The answer to a piece of writing is another piece of writing. It’s not murdering someone.

For nearly six months after Lankesh’s murder, there were no arrests. However, in May, the Karnataka Police’s special investigation team filed a charge sheet against a Hindutva activist named KT Naveen Kumar.

Fifteen more suspects have been arrested and charged in the months since then; all are in jail awaiting trial and are expected to plead not guilty. Police are still searching for two more.

The accused include a young utensil salesman named Parashuram Waghmare, who the police say confessed to pulling the trigger. The police also say that Waghmare wasn’t familiar with Lankesh when the conspirators asked him to kill her, so they showed him YouTube videos of her speeches to persuade him to commit the murder.

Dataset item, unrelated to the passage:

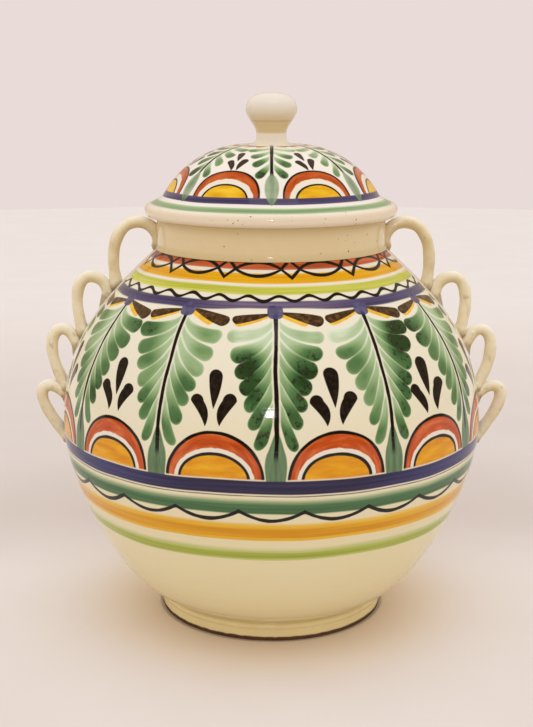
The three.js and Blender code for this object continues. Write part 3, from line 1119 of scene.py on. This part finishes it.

They gave him 10,000 rupees, or around €140. The police suspect that the accused are part of an apparently nameless, multi-state right-wing assassination network with at least 60 members.

Narendra Modi, meanwhile, has kept his silence. He has never publicly mentioned Lankesh’s name or referred to her case.

In the months since Lankesh was shot, some of her friends and colleagues have grown more cautious about what they write and say and post to social media, even as this year’s unusually fraught and uncertain Election Day approaches.

Others have found themselves speaking out where they wouldn’t have before. Prakash Raj, a popular film actor and friend of Lankesh’s who had previously been quiet on politics, is now running for office on what could be called the Gauri platform.

“When we buried Gauri, we were actually sowing her,” he said at a literary festival in January.

They thought she could be silenced, but she lives through us. And if I end up in the parliament, it will be Gauri’s voice that will be heard there.